Of the originals, the best is the album’s title track, a rousing guaguanco. Eddie Harris’ Freedom Jazz Dance gets a slinky bomba treatment; another original, Mojito Cafe sets an expansive Low piano solo over some tricky changes and eventually a crescendoing call-and-response between the vocals and Wallace’s trombone. Memo Acevedo’s Building Bridges is inspiring and optimistic, with a sweet ensemble horn chart. The deceptively simple cha-cha Playa Negra – another original – is bouncy and even seductive. And the Duke would be proud of how Wallace works In a Sentimental Mood as wee-hours theme music, along with the group’s strikingly dark, intense version of Going Up (Subete).

The album wraps up with two innovative covers. Sonny Rollins’ Solid is basically a blues with a latin groove, transformed into a showcase in subtlety as the group brings it down to just Low and the percussion before soaring up again. And Coltrane’s Africa is brought vividly into focus, straight up and accelerated considerably over an unstoppable groove. It’s quite a change from the original but it works because it’s so different, and embraces the melody so strongly. This works equally well as dance music, as party music and just for listening. Wallace is a California native with an exhaustive gigging schedule: his next one with this crew is as part of the San Ramon Jazz Series at the San Ramon Library, 100 Montgomery St. in San Ramon, CA on November 20 at 8 PM.

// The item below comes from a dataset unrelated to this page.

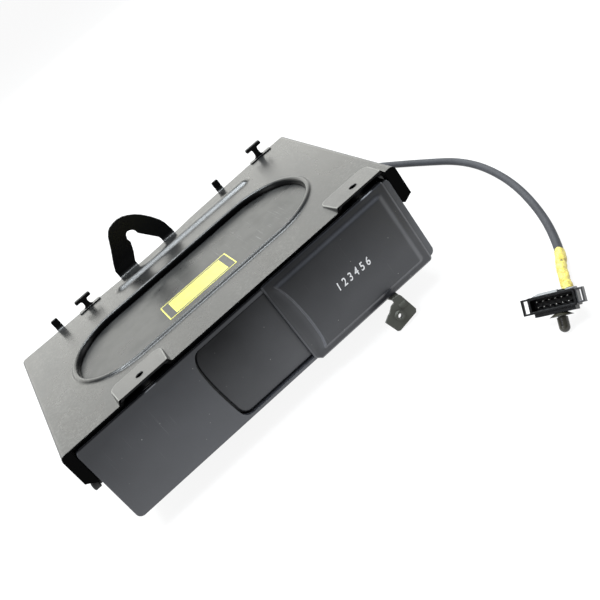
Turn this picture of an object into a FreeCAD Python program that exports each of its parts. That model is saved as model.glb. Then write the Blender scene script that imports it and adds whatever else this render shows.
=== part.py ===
import FreeCAD, Part
import math
import os

os.makedirs("parts", exist_ok=True)
V = FreeCAD.Vector

# ------------------------------------------------------------------
# Driving dimensions, in mm.
# Local frame: X to the right, Y to the back, Z up. Zero is the top
# face of the bracket plate at its front left corner.
# ------------------------------------------------------------------
PLATE_D = 175.0          # bracket plate, front to back
PLATE_T = 1.4            # sheet thickness of the bracket
FLANGE_X0 = -3.0         # outer face of the left flange
FLANGE_X1 = 265.8        # outer face of the right flange
FLANGE_Z = -26.0         # lower edge of the side flanges
BEND_R = 3.5             # outer bend radius
FLOOR_Z = -83.5          # surface the changer stands on
OVAL_X, OVAL_Y = 131.1, 80.0
OVAL_R, OVAL_HALF = 43.4, 58.5
PAD_H = 2.9              # height of the front pads at their front
PAD_FALL = 0.085         # and their fall per mm towards the back
HOLE_Y = 10.6            # round holes in the front pads
HOLE_X0, HOLE_X1 = 63.8, 239.6
HOLE_R = 2.75
BZ_X0, BZ_X1 = 5.3, 257.4
BZ_Z0, BZ_Z1 = -66.8, -3.1
BZ_Y0, BZ_Y1 = -1.0, 12.0
BZ_T = 2.2
DOOR_TRAVEL = 146.0
LEAF_TRAVEL = 59.0
MAG_X0, MAG_X1 = 108.3, 248.7
MAG_Y0, MAG_Y1 = 8.0, 144.0
MAG_Z0, MAG_Z1 = -52.6, -19.0
TRAY_PITCH = 5.0
TRAY_T = 3.4
DISC_X, DISC_Y = 177.0, 76.0      # disc centre in the magazine
PLAY_X = 76.0                     # disc centre when playing
DECK_TRAVEL = 29.0
CABLE_D = 5.4
TAPE_L = 56.0
# the plate's rear edge seen from above
REAR_EDGE = [(-20.0, 172.0), (2.0, 171.5), (30.0, 170.3), (60.0, 169.3), (92.0, 167.1), (124.0, 167.2), (150.0, 168.8),
             (170.0, 171.4), (212.0, 173.4), (240.0, 174.7), (280.0, 175.4)]
HOOK_Y = 170.6                    # rear faces of the hook and the two tabs
TAB_Y0, TAB_Y1 = 172.4, 174.6
SHIFT = V(-131.4, -81.4, 83.5)    # to the part's own origin


def box(x0, y0, z0, x1, y1, z1):
    return Part.makeBox(x1 - x0, y1 - y0, z1 - z0, V(x0, y0, z0))


def cz(x, y, z0, z1, r):
    return Part.makeCylinder(r, z1 - z0, V(x, y, z0), V(0, 0, 1))


def cy(x, z, y0, y1, r):
    return Part.makeCylinder(r, y1 - y0, V(x, y0, z), V(0, 1, 0))


def cx(y, z, x0, x1, r):
    return Part.makeCylinder(r, x1 - x0, V(x0, y, z), V(1, 0, 0))


def poly(pts):
    p = [V(*q) for q in pts]
    return Part.Face(Part.makePolygon(p + [p[0]]))


def pxz(pts, y0, y1):
    return poly([(x, y0, z) for x, z in pts]).extrude(V(0, y1 - y0, 0))


def pxy(pts, z0, z1):
    return poly([(x, y, z0) for x, y in pts]).extrude(V(0, 0, z1 - z0))


def pyz(pts, x0, x1):
    return poly([(x0, y, z) for y, z in pts]).extrude(V(x1 - x0, 0, 0))


def fuse(first, *rest):
    s = first
    for r in rest:
        s = s.fuse(r)
    return s.removeSplitter()


def group(*shapes):
    out = []
    for s in shapes:
        out += s.Solids
    return Part.makeCompound(out)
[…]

October 30, 2009 Posted by | jazz, Music, music, concert, review, Reviews | , , , , , , , , , , , , , , , , , , , | Leave a comment

Concert Review: Depedro at SOB’s, NYC 10/28/09

Ex-Amparanoia guitarist Jairo Zavala AKA Depedro impressed with an acoustic set that managed to hold an impatient crowd attentive for an all-too-brief half hour. Having just recorded his debut solo cd (very favorably reviewed here) with Joey Burns and John Convertino of Calexico, it would have been awfully nice to have had them onstage with him, especially since Calexico’s covered him and he’s shared a stage with them on multiple occasions. But it was not to be. To his credit, Zavala’s songs still resonate even without the album’s mansions of echo and ominous tremolo guitar arrangements. His shtick seems to be to take pretty much every style he knows and transform them into southwestern gothic; watching his solo show was more of an excursion through those particular styles rather than the dusky, otherw0rldly trip that is the album. The straight-up feel was enhanced by Zavala’s casual stage presence – he didn’t let what seemed at least early on to be a tough audience phase him a bit.

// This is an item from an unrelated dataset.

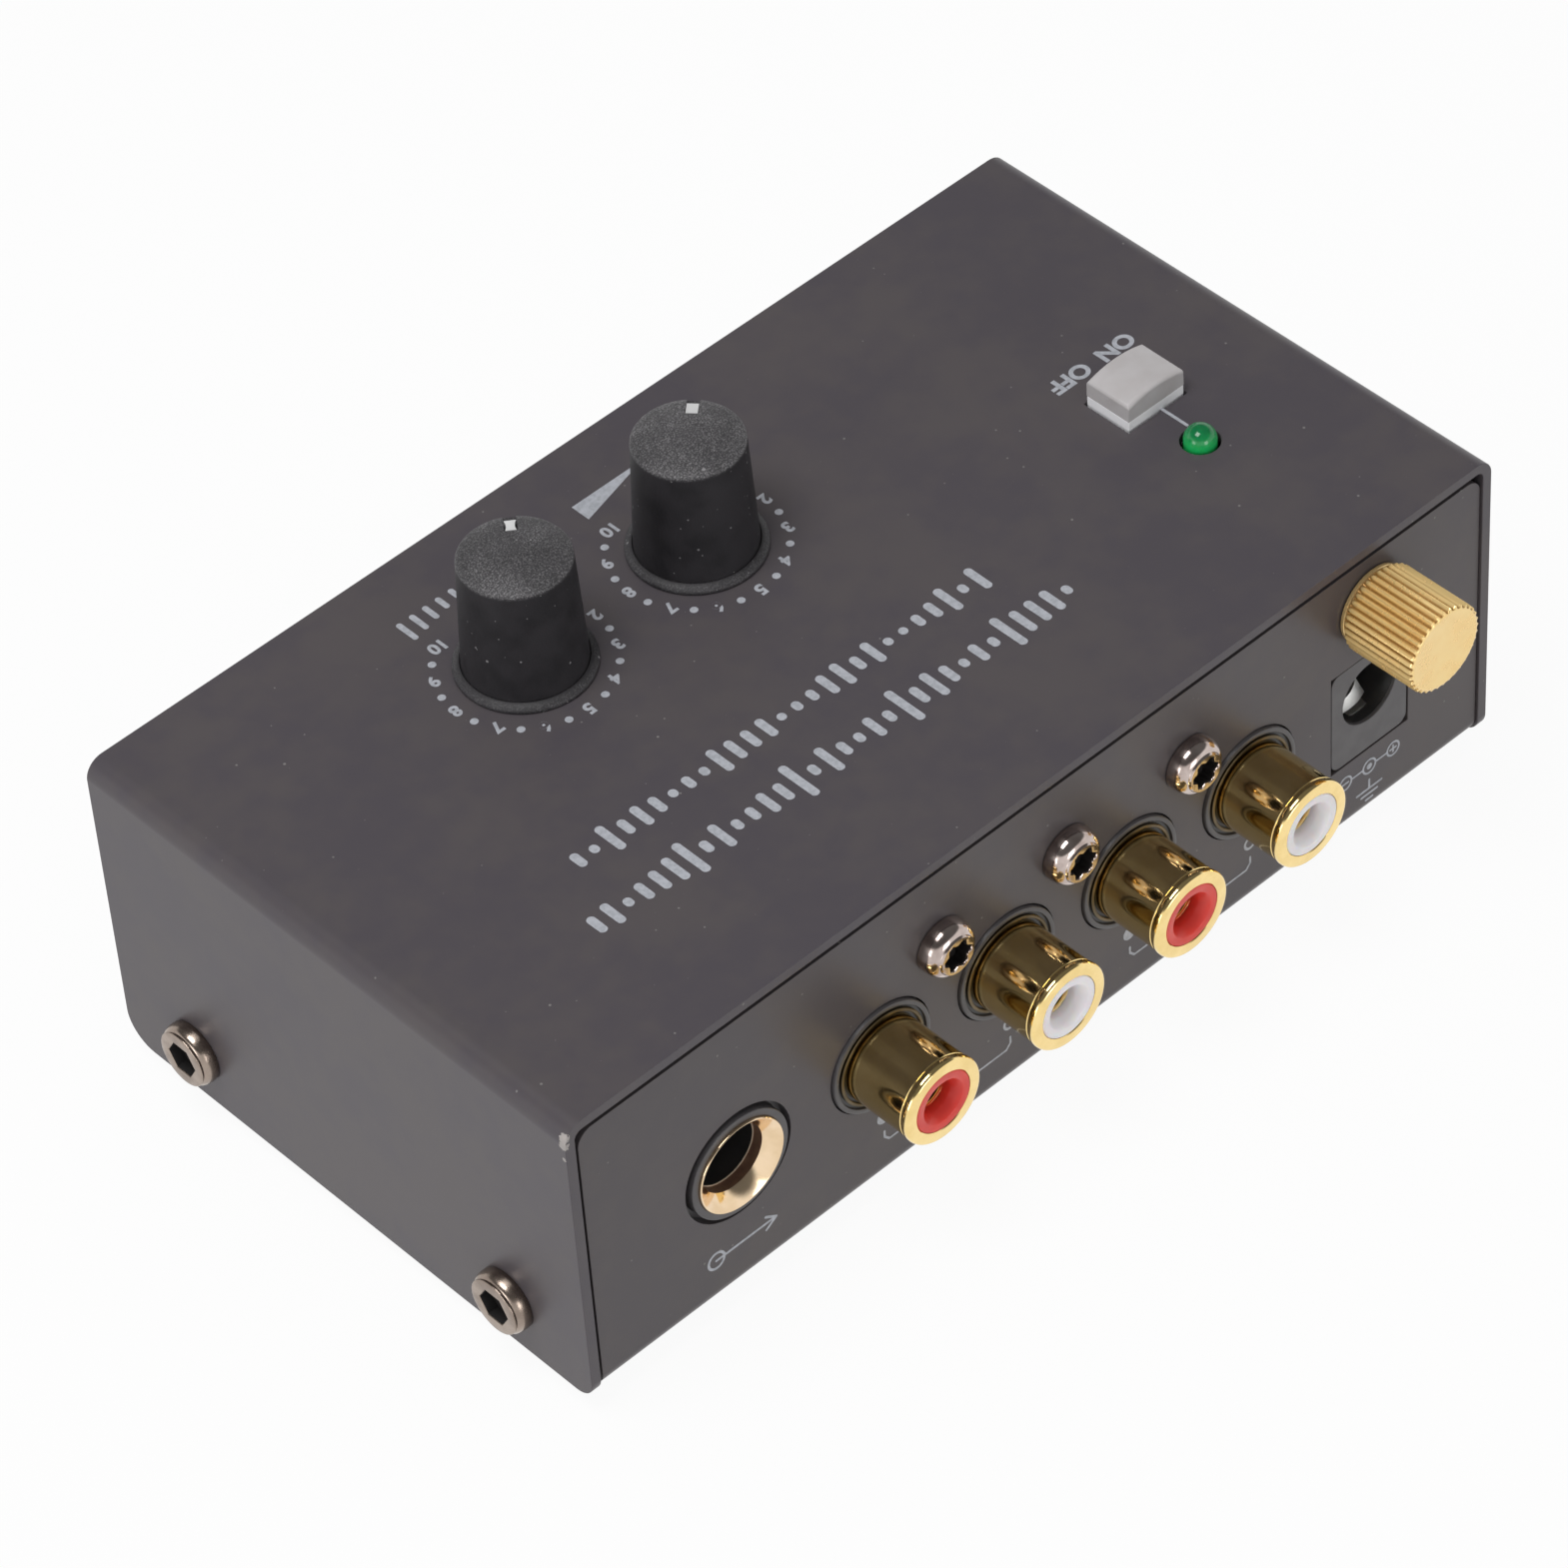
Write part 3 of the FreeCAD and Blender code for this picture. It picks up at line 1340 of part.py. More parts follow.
def make_regulator():
    """The voltage regulator: moulded body, metal tab and three legs."""
    bottom = "board_top + regulator_lift"
    top = bottom + " + regulator_tall"
    front = "regulator_y"
    moulding = new_body("regulator_body")
    block(moulding, around("regulator_x", "regulator_half"), (front, front + " + regulator_thick"),
          (bottom, top))
    tab = new_body("regulator_tab")
    block(tab, around("regulator_x", "regulator_half"), (front + " - regulator_tab_thick", front),
          (bottom, top + " + regulator_tab_tall"))
    legs = new_body("regulator_legs")
    block(legs, around("regulator_x - chip_leg_pitch", "regulator_leg_half"),
          (front + " + regulator_thick / 2", front + " + regulator_thick / 2 + terminal_thick"),
          ("board_top", bottom))
    repeated(legs, "X_Axis", "chip_leg_pitch", "regulator_leg_count")


def make_board_components():
    """Everything else that is soldered to the board."""
    make_can_capacitors("electrolytic_capacitors", "can_first_x", "can_y", "can_radius", "can_tall",
                        "can_pitch", "can_count")
    make_can_capacitors("reservoir_capacitors", "reservoir_x", "reservoir_y", "reservoir_radius",
                        "reservoir_tall", "reservoir_pitch", "reservoir_count")
    make_film_capacitors()
    make_amplifier_chips()
    make_chip_legs()
    resistors = make_round_components("resistors", "resistor_first_x", "resistor_y", "resistor_radius",
                                      "resistor_half")
    repeated(resistors, "X_Axis", "resistor_pitch", "resistor_count")
    make_round_components("protection_diode", "diode_x", "diode_y", "diode_radius", "diode_half")
    make_regulator()


def make_dials():
    """Both dials, each a knob on the shaft of its own potentiometer."""
    for name, x_place, rest in (("level", "level_x", "level_rest"), ("volume", "volume_x", "volume_rest")):
        make_knob(name + "_knob", x_place, rest)
        make_pointer(name + "_pointer", x_place, rest)
        make_pot_shaft(name + "_shaft", x_place)
        make_pot_wiper(name + "_wiper", x_place)
        make_pot_base(name + "_pot_base", x_place)
        make_pot_can(name + "_pot_can", x_place)
        make_pot_track(name + "_track", x_place)
    make_pot_terminals()


def check_document():
    """Stop if any object failed or any piece has no valid solid."""
    for item in doc.Objects:
        if {"Invalid", "Error"} & set(item.State):
            raise ValueError("%s failed: %s" % (item.Label, item.State))
    for piece in pieces:
        shape = piece.Shape
        if shape.isNull() or not shape.isValid() or not shape.Solids:
            raise ValueError(piece.Label + " has no valid solid")


def write_parts():
    """Write each piece to its own file."""
    os.makedirs(PARTS_FOLDER, exist_ok=True)
    for piece in pieces:
        piece.Shape.exportStep(os.path.join(PARTS_FOLDER, piece.Label + ".step"))
        box = piece.Shape.BoundBox
        print("%-24s solids %2d volume %9.2f z %.2f to %.2f"
              % (piece.Label, len(piece.Shape.Solids), piece.Shape.Volume, box.ZMin, box.ZMax))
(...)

Minus all the Mexican and latinisms of the cd, Zavala’s guitar playing stood out as distinctively Spanish. He took one number deep into flamenco territory, rapping on the body of his guitar while essentially playing bass and rhythm simultaneously (he’s an excellent electric player, as well). The best song of the night was a powerful take of his Mexican liberation anthem La Memoria, galloping along with a gorgeously resounding clang. Done acoustically, the old Amparanoia song Como El Viento (Like the Wind) took on a sunny Mediterranean ballad feel; his reworking of a Mexican folk song, La Llorona (The Weeping Woman) was stark and rustic in contrast with the album’s twangy, ghostly version. His strong command of English helped carry the noir, slightly Orbison-esque ballad Don’t Leave Me Now; he closed the set with a singalong on a new one, then the lullaby that closes the album and a funky take of the bouncy number Comanche that could have been mistaken for G. Love if G. Love had soul and a feel for latin rhythm. Zavala promised a return trip here; hopefully he’ll have a crew behind him next time to flesh out those captivating songs.

Argentinian tango nuevo/pop sensation Federico Aubele was next on the bill, but at this point the show was running an hour and a half behind schedule and there were more captivating things to see, for cheaper (namely, Cliff Lee shutting down the Yankees in Game One of the World Series).